Le taux statutaire de l’impôt sur les sociétés (IS) est l’un des plus élevés de la zone OCDE : seuls la Belgique, les États-Unis et le Japon ont des taux d’imposition plus élevés. En même temps, les recettes encaissées par la France au titre de l’IS sont faibles, qu’elles soient mesurées en pourcentage du PIB ou en pourcentage des recettes fiscales totales, en raison du grand nombre d’échappatoires et d’allégements fiscaux. En effet, le taux de l’impôt effectivement acquitté est nettement moins élevé pour les grandes entreprises que pour les PME. Tout cela implique une très grande disparité des taux d’imposition effectifs et de plus forts taux d’imposition statutaires.

Il existe une multitude de produits bénéficiant de taux réduits de TVA qui favorisent indûment des produits et secteurs spécifiques comme la restauration et sont difficilement justifiables par des objectifs redistributifs. Par exemple, le foie gras et le pain sont taxés à un taux réduit, ainsi que la consommation d'eau, qui peut servir même à remplir une piscine. Cette forme de redistribution peu ciblée est très coûteuse pour les finances publiques. De fait, on pourrait atteindre les mêmes objectifs de redistribution de façon plus efficace par le biais d’un taux uniforme de TVA, moins élevé par rapport au taux standard actuel, doublé des compensations forfaitaires sous conditions de ressources. Pour les moins aisés, l’impact d’une hausse des taux de TVA réduits serait aussi limité car de nombreux minimas sociaux sont indexés sur l’inflation.

La structure de la fiscalité française est source de distortions : les facteurs capital et travail sont taxés lourdement, décourageant ainsi l’investissement et pénalisant l’emploi. L’intégration des revenus du capital aux barèmes de l’impôt sur le revenu (IR) provoque une forte augmentation des taux marginaux élevés et revient à une double taxation du revenu du travail. Ainsi, de nombreux pays de l’OCDE, notamment nordiques, optent pour des taux d’imposition du capital inférieurs à ceux sur les revenus du travail. La France est l’un des pays rares de l’OCDE qui prélèvent des impôts sur le patrimoine net qui pourraient être considérés comme un impôt supplémentaire sur le revenu du capital. Par exemple, un impôt de 1 % sur le stock de capital correspondrait à un taux d’imposition de 25 % sur le rendement nominal et de 50 % sur le rendement réel, dans l’hypothèse d’un rendement nominal de 4 % et d’un taux d’inflation de 2 %. En France, l’impôt sur la fortune double quasiment le taux maximal d’imposition effectif sur le revenu du capital. Le taux marginal supérieur de l’impôt sur le patrimoine se traduit, pour ceux qui sont aussi imposés à 45 % (41 % en 2011) à l’IR, par des taux d’imposition effectifs de près de 200 % pour les revenus réels d’intérêts, les dividendes et les revenus locatifs. Dans la pratique, les taux marginaux effectifs d’imposition sont très divers en raison du grand nombre de niches fiscales et sociales, en particulier pour les produits d’épargne.

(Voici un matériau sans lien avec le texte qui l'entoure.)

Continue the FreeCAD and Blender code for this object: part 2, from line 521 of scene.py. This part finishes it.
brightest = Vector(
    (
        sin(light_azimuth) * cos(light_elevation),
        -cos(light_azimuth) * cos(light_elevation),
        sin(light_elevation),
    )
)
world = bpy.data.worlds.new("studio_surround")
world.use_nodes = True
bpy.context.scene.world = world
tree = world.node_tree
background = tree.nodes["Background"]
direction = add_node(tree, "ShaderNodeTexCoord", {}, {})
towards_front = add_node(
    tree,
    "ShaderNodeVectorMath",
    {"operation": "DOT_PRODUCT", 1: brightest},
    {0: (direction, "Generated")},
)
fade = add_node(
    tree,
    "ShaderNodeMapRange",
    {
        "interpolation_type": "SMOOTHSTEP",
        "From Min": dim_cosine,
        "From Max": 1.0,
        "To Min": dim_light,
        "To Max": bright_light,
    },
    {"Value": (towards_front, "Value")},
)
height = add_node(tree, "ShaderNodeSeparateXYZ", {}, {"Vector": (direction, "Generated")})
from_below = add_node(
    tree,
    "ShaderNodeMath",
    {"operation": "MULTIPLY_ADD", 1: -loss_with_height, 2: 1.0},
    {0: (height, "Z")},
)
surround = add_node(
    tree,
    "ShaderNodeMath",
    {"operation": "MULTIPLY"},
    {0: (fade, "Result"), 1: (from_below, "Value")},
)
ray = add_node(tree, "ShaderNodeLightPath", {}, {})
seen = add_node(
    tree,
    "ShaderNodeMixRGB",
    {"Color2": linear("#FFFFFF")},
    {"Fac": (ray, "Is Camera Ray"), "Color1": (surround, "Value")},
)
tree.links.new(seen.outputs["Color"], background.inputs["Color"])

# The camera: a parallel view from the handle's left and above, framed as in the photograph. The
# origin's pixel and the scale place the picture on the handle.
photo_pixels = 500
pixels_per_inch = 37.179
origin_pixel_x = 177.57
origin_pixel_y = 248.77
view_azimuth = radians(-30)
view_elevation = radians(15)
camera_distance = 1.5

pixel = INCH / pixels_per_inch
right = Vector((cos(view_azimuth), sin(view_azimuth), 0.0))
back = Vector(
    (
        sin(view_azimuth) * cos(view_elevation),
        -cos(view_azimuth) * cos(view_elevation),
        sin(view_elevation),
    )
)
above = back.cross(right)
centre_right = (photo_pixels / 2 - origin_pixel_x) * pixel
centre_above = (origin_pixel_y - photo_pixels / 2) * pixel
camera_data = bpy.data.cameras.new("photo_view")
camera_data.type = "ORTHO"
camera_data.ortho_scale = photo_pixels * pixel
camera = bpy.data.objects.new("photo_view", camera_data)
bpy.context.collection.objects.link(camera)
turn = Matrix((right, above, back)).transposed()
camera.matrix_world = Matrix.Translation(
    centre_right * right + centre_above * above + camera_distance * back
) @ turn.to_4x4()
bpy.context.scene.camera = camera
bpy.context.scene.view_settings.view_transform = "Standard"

En d’autres termes, si un contribuable assujetti au taux marginal le plus élevé de l’impôt sur la fortune net décide de ne pas consommer aujourd’hui mais d’épargner et de consommer le revenu de son travail trente ans plus tard, la valeur réelle de son épargne et, par conséquent, son pouvoir d’achat aura baissé d’un tiers dans trente ans. En revanche, selon les hypothèses ci-dessus, la valeur réelle de l’épargne augmenterait de plus de 10 % en l’absence d’un impôt sur le patrimoine et de 80 % s’il n’y avait ni impôt sur le capital, ni impôt sur le patrimoine. L’impôt sur le revenu du capital pesant sur la consommation différée et l’association de cet impôt à un impôt sur le patrimoine font de la fiscalité française l’une des plus lourdes de tous les pays de l’OCDE pour les hauts revenus.

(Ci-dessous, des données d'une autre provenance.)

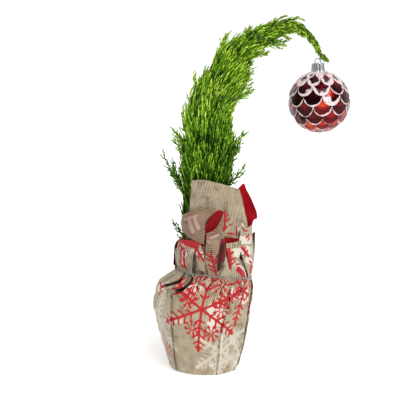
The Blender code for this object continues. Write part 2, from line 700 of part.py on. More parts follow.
def make_bauble(plastic, metal):
    """Hollow ball with a short neck, its metal cap, and the loop that hangs on the leader."""
    tilt = math.radians(BALL_TILT)
    axis = Vector((-math.sin(tilt), 0.0, math.cos(tilt)))
    centre = BALL_CENTRE
    loop_centre = centre + axis * LOOP_HEIGHT

    neck_foot = math.sqrt(BALL_RADIUS ** 2 - BALL_NECK_RADIUS ** 2)
    neck_top = neck_foot + BALL_NECK_HEIGHT
    bore = BALL_NECK_RADIUS - BALL_WALL
    hollow = BALL_RADIUS - BALL_WALL
    belt = [math.radians(a) for a in BALL_BELT]
    outer = [(BALL_RADIUS * math.cos(a), BALL_RADIUS * math.sin(a)) for a in belt]
    outer += [(BALL_NECK_RADIUS, neck_foot), (BALL_NECK_RADIUS, neck_top)]
    inner = [(bore, neck_top), (bore, math.sqrt(hollow ** 2 - bore ** 2))]
    inner += [(hollow * math.cos(a), hollow * math.sin(a)) for a in belt[::-2]]
    bm = bmesh.new()
    join_rings(bm, [tilted_ring(centre, axis, r, h) for r, h in outer + inner])
    add_object("bauble", bm, plastic)

    cap_foot = neck_foot + GAP
    cap_top = cap_foot + CAP_HEIGHT
    cup = CAP_RADIUS - CAP_WALL
    profile = ((cup, cap_foot + CAP_RECESS), (cup, cap_foot), (CAP_RADIUS, cap_foot),
               (CAP_TOP_RADIUS, cap_top))
    bm = bmesh.new()
    join_rings(bm, [tilted_ring(centre, axis, r, h) for r, h in profile])
    cap = add_object("bauble_cap", bm, metal)

    across = Vector((axis.z, 0.0, -axis.x))
    wire = []
    for i in range(LOOP_POINTS):
        a = 2 * math.pi * i / LOOP_POINTS
        wire.append(loop_centre + (across * math.cos(a) + axis * math.sin(a)) * LOOP_RADIUS)
    collection = bpy.data.collections.new("loop")
    bpy.context.scene.collection.children.link(collection)
    loop = add_object("loop", tube("loop", wire, LOOP_WIRE, 6, True), metal)
    bpy.context.scene.collection.objects.unlink(loop)
    collection.objects.link(loop)
    fuse(cap, collection)
    hold = math.radians(TIE_ON_LOOP)
    return loop_centre + (across * math.cos(hold) + axis * math.sin(hold)) * LOOP_RADIUS


def make_tie_wire(material, hold):
    """Link of binding wire round the leader and through the bauble's loop at hold."""
    twig = on_trunk(TIE_PLACE, 0, 0)
    rise = (twig - hold).normalized()
    side = Vector((0.0, 1.0, 0.0))
    link = []
    for middle, start in ((twig, 0), (hold + rise * TIE_SLACK, 180)):
        for i in range(TIE_POINTS):
            a = math.radians(start + 180 * i / (TIE_POINTS - 1))
            link.append(middle + (side * math.cos(a) + rise * math.sin(a)) * TIE_ROUND)
    add_object("tie_wire", tube("tie_wire", link, TIE_WIRE, 6, True), material)


def main():
    for old in list(bpy.data.objects):
        bpy.data.objects.remove(old)
    plastic = make_material("pot_plastic", (0.02, 0.02, 0.022), 0.55)
    compost = make_material("compost", (0.05, 0.03, 0.018), 0.95)
    bark = make_material("bark", (0.16, 0.09, 0.05), 0.85)
    green = make_material("cypress_green", (0.22, 0.42, 0.03), 0.6)
    paper = make_material("kraft_paper", (0.56, 0.46, 0.33), 0.75)
    string = make_material("silver_string", (0.62, 0.60, 0.57), 0.5)
    red = make_material("bauble_red", (0.45, 0.01, 0.02), 0.18)
    silver = make_material("bauble_silver", (0.75, 0.75, 0.77), 0.25, 1.0)
    wire = make_material("coated_wire", (0.03, 0.09, 0.05), 0.5)
    make_pot(plastic)
    make_soil(compost)
    make_trunk(bark)
    make_foliage(green)
    make_left_limb(bark, green)
    make_wrap(paper)
    make_flaps(paper)
    make_string(string)
    hold = make_bauble(red, silver)
    make_tie_wire(wire, hold)


main()
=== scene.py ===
"""Looks of a small potted cypress whose leader is trained over in an arch with a bauble at its tip.

The file follows the plant as it is put together: the camera and studio, the pot and compost, the
sheet of paper round the pot and its folded collar, the string and bow, the wood, the foliage with
its loose sprays and binding wires, and the bauble with its cap. A name that ends in _MM is in
millimetres, and places along the trunk are in millimetres too; all else is in metres.
"""

import math
import random

import bpy
import numpy as np
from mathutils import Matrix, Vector, noise


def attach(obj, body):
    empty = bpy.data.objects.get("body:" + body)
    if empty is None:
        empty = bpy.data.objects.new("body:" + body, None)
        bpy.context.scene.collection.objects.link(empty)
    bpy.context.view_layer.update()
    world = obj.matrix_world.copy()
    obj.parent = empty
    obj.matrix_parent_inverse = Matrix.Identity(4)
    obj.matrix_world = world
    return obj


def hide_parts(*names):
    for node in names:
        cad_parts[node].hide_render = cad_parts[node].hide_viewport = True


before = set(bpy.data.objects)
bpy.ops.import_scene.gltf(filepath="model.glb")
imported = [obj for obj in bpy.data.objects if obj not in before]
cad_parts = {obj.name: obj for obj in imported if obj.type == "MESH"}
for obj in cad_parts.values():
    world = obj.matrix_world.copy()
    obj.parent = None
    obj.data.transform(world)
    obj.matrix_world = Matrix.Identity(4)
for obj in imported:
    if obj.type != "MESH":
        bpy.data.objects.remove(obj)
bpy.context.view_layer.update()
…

Alors que l’assiette de l’impôt sur le revenu (IR) est étroite en raison de nombreuses niches, les taux marginaux d’imposition sur le travail sont élevés. La charge fiscale totale (impôts et cotisations sociales) représente plus de 40 % des coûts de main-d’oeuvre au niveau du salaire médian, l’un des taux les plus élevés de la zone OCDE, ce qui réduit à la fois la demande et l’offre de travail pour les salariés concernés. Le Crédit d’impôt pour la compétitivité et l’emploi (au coeur du Pacte de compétitivité) constitue une avancée importante et reviendra à une baisse de plus de 4 % en moyenne du coût du travail pour les salariés rémunérés jusqu’à 2,5 Smic. Cependant, le coin fiscal restera au-dessus de la moyenne de l’OCDE.

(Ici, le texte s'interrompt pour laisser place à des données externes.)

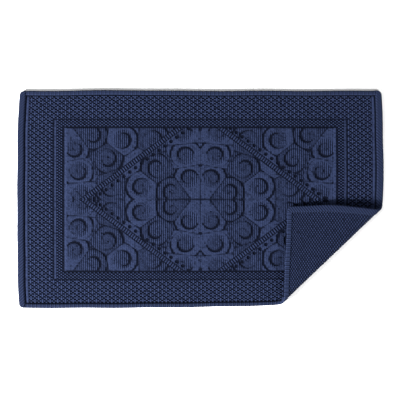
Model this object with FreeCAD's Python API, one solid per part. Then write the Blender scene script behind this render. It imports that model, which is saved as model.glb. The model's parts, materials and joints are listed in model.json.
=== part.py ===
"""Bath mat of jacquard-woven cotton with one corner folded over, as separate cloths, hems and seam threads.

+X runs along the mat, +Y across it and +Z up. The origin is on the floor under the middle of the flat mat.
Every piece is drawn flat, cut along the lines where the corner folds, and turned to its place in the fold.
"""
import FreeCAD, Part
import math
import os

from FreeCAD import Placement, Rotation, Vector

# Finished mat
LENGTH = 1000.0
WIDTH = 600.0
CORNER_RADIUS = 12.0

# Cloths, from the floor up
BACK_CLOTH_THICKNESS = 1.2
WADDING_THICKNESS = 2.6
FACE_CLOTH_THICKNESS = 1.8

# Turned hems, and the groove beside each hem that its seam thread lies in
END_HEM_WIDTH = 19.0
SIDE_HEM_WIDTH = 13.0
HEM_THICKNESS = 7.0
HEM_EDGE_RADIUS = 2.6
SEAM_GROOVE_WIDTH = 1.2
SEAM_THREAD_THICKNESS = 3.2

# Folded corner: the fold line's direction from +X, and how far the roll's outside is from the mat's middle
FOLD_LINE_ANGLE = 43.7
FOLD_REACH = 359.0
FOLD_RADIUS = 11.0
FOLD_TURN = 184.8
FOLD_STRIPS = 3
FOLD_CLEARANCE = 0.15

# How far the cutting bands reach past the mat, sideways and up and down
BAND_REACH = 700.0
BAND_MARGIN = 1.0

BODY_THICKNESS = BACK_CLOTH_THICKNESS + WADDING_THICKNESS + FACE_CLOTH_THICKNESS
MIDDLE_HEIGHT = BODY_THICKNESS / 2
STEP_ANGLE = FOLD_TURN / (FOLD_STRIPS + 1)
HALF_STEP_SLOPE = math.tan(math.radians(STEP_ANGLE / 2))
STRIP_LENGTH = 2 * FOLD_RADIUS * HALF_STEP_SLOPE
FIRST_HINGE = FOLD_REACH - BODY_THICKNESS / 2 - FOLD_RADIUS + FOLD_RADIUS * HALF_STEP_SLOPE

ALONG_FOLD = Rotation(Vector(0, 0, 1), FOLD_LINE_ANGLE).multVec(Vector(1, 0, 0))
ACROSS_FOLD = ALONG_FOLD.cross(Vector(0, 0, 1))


def slab(half_length, half_width, bottom, top):
    """Plain plate centred on the mat."""
    return Part.makeBox(
        2 * half_length, 2 * half_width, top - bottom, Vector(-half_length, -half_width, bottom)
    )


def strip_x(x_low, x_high, bottom, top):
    """Plate across the mat's whole width, between two places along its length."""
    return Part.makeBox(x_high - x_low, WIDTH, top - bottom, Vector(x_low, -WIDTH / 2, bottom))


def strip_y(y_low, y_high, half_length, bottom, top):
    """Plate along the mat, between two places across its width."""
    return Part.makeBox(2 * half_length, y_high - y_low, top - bottom, Vector(-half_length, y_low, bottom))


def rounded_outline():
    """Solid of the whole finished mat at hem height, with rounded corners and soft outer edges."""
    blank = slab(LENGTH / 2, WIDTH / 2, 0, HEM_THICKNESS)
    upright = [edge for edge in blank.Edges if abs(edge.tangentAt(edge.FirstParameter).z) > 0.5]
    blank = blank.makeFillet(CORNER_RADIUS, upright)
    rim = [edge for edge in blank.Edges if edge.BoundBox.ZLength < HEM_EDGE_RADIUS]
    return blank.makeFillet(HEM_EDGE_RADIUS, rim)


def cloth_layers():
    """Back cloth, filler wefts and face cloth, each a flat sheet on top of the one before."""
    seam_x = LENGTH / 2 - END_HEM_WIDTH
    seam_y = WIDTH / 2 - SIDE_HEM_WIDTH
    inner_x = seam_x - SEAM_GROOVE_WIDTH
    inner_y = seam_y - SEAM_GROOVE_WIDTH
    wadding_top = BACK_CLOTH_THICKNESS + WADDING_THICKNESS
    return {
        "back_cloth": slab(seam_x, seam_y, 0, BACK_CLOTH_THICKNESS),
        "wadding": slab(inner_x, inner_y, BACK_CLOTH_THICKNESS, wadding_top),
        "face_cloth": slab(inner_x, inner_y, wadding_top, BODY_THICKNESS),
    }


def end_hems(outline):
    """The hem turned over at each end of the mat, with its seam thread along the inner edge."""
    pieces = {}
    outer = LENGTH / 2
    seam = outer - END_HEM_WIDTH
    inner = seam - SEAM_GROOVE_WIDTH
    thread_top = BACK_CLOTH_THICKNESS + SEAM_THREAD_THICKNESS
    for side, sign in (("left", -1), ("right", 1)):
        hem_low, hem_high = sorted((sign * seam, sign * outer))
        thread_low, thread_high = sorted((sign * inner, sign * seam))
        hem = strip_x(hem_low, hem_high, 0, HEM_THICKNESS)
        thread = strip_x(thread_low, thread_high, BACK_CLOTH_THICKNESS, thread_top)
        pieces[side + "_end_hem"] = outline.common(hem)
        pieces[side + "_end_seam_thread"] = outline.common(thread)
    return pieces


def side_hems(outline):
    """The hem turned over along each side, between the end hems, with its seam thread."""
    pieces = {}
    outer = WIDTH / 2
    seam = outer - SIDE_HEM_WIDTH
    inner = seam - SEAM_GROOVE_WIDTH
    half_length = LENGTH / 2 - END_HEM_WIDTH - SEAM_GROOVE_WIDTH
    thread_top = BACK_CLOTH_THICKNESS + SEAM_THREAD_THICKNESS
    for side, sign in (("rear", 1), ("front", -1)):
        hem_low, hem_high = sorted((sign * seam, sign * outer))
        thread_low, thread_high = sorted((sign * inner, sign * seam))
        hem = strip_y(hem_low, hem_high, half_length, 0, HEM_THICKNESS)
        pieces[side + "_side_hem"] = outline.common(hem)
        pieces[side + "_side_seam_thread"] = strip_y(
            thread_low, thread_high, half_length, BACK_CLOTH_THICKNESS, thread_top
        )
    return pieces


def flat_pieces():
    """Every piece of the mat before the corner is folded."""
    outline = rounded_outline()
    return {**cloth_layers(), **end_hems(outline), **side_hems(outline)}


def hinge_distance(number):
    """How far fold hinge `number`, counted from 0, is from the mat's middle while the mat is flat."""
    return FIRST_HINGE + number * STRIP_LENGTH


def band(start, end):
    """Solid that cuts out what lies between two fold lines.

    Under the middle height its sides are upright. Over it they lean in by half a fold step, so that
    neighbours meet face to face when folded and still clear each other when flat.
    """
    low = -BAND_MARGIN
    high = HEM_THICKNESS + BAND_MARGIN
    lean = (high - MIDDLE_HEIGHT) * HALF_STEP_SLOPE
    section = [
        (start, low),
        (end, low),
        (end, MIDDLE_HEIGHT),
        (end - lean, high),
        (start + lean, high),
        (start, MIDDLE_HEIGHT),
    ]
    corners = [ACROSS_FOLD * across + ALONG_FOLD * -BAND_REACH + Vector(0, 0, z) for across, z in section]
    wire = Part.makePolygon(corners + corners[:1])
    return Part.Face(wire).extrude(ALONG_FOLD * (2 * BAND_REACH))


def bodies():
    """Name, cutting band and number of hinges that come before it, for each rigid length of the mat."""
    first = hinge_distance(0) - FOLD_CLEARANCE
    last = hinge_distance(FOLD_STRIPS) + FOLD_CLEARANCE
    yield "", band(-BAND_REACH, first), 0
    for number in range(1, FOLD_STRIPS + 1):
        start = hinge_distance(number - 1) + FOLD_CLEARANCE
        end = hinge_distance(number) - FOLD_CLEARANCE
        yield f"fold_{number}_", band(start, end), number
    yield "corner_", band(last, BAND_REACH), FOLD_STRIPS + 1


def folded_place(hinges):
    """Placement that carries a flat piece round the first `hinges` fold hinges."""
    place = Placement()
    step = Rotation(ALONG_FOLD, -STEP_ANGLE)
    for number in range(hinges):
        centre = ACROSS_FOLD * hinge_distance(number) + Vector(0, 0, MIDDLE_HEIGHT)
        place = place.multiply(Placement(Vector(), step, centre))
    return place


def main():
    os.makedirs("parts", exist_ok=True)
    pieces = flat_pieces()
    for prefix, cutter, hinges in bodies():
        place = folded_place(hinges)
        for name, shape in pieces.items():
            cut = shape.common(cutter)
            if cut.Volume > 0:
                cut.Placement = place.multiply(cut.Placement)
                cut.exportStep(f"parts/{prefix}{name}.step")


main()
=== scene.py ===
"""Looks of the woven cotton bath mat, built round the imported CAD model.

Every cloth is drawn flat, in millimetres, with its woven relief. It is then drawn in a little at the edges,
cut along the lines where the corner bends, bent round the fold, and given to the CAD body that carries it.
"""
import json
import math

import bmesh
import bpy
import numpy as np
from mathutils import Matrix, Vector

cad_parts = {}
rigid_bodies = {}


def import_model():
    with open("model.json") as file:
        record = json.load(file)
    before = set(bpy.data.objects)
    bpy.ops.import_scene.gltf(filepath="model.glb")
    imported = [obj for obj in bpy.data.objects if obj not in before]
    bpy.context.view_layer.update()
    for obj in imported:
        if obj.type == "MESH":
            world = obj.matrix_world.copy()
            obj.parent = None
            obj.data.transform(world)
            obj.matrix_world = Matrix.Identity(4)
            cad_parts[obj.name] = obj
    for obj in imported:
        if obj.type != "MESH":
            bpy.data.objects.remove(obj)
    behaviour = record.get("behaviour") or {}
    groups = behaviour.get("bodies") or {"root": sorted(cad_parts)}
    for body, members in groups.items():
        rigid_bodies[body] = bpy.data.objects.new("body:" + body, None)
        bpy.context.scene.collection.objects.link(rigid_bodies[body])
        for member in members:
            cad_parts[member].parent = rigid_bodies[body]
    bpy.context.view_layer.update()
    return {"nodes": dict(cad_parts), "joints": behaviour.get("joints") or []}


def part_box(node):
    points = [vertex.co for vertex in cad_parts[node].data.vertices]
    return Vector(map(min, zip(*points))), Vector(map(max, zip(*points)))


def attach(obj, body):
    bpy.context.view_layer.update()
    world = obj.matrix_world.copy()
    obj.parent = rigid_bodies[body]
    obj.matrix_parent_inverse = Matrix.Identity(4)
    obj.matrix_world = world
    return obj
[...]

Pour conclure, une réforme majeure de la fiscalité française pourrait donner un coup de pouce important à la croissance. Elle devrait avoir pour but de basculer une partie de la pression fiscale pesant sur les facteurs travail et capital vers des taxes environnementales, des impôts sur l’immobilier ou encore des droits de succession, tous moins nocifs à la performance économique. Elle devrait aussi rétablir la neutralité, contribuant ainsi à atténuer la complexité et à réduire les taux statutaires. Cela peut être accompli sans accroître les inégalités des revenus.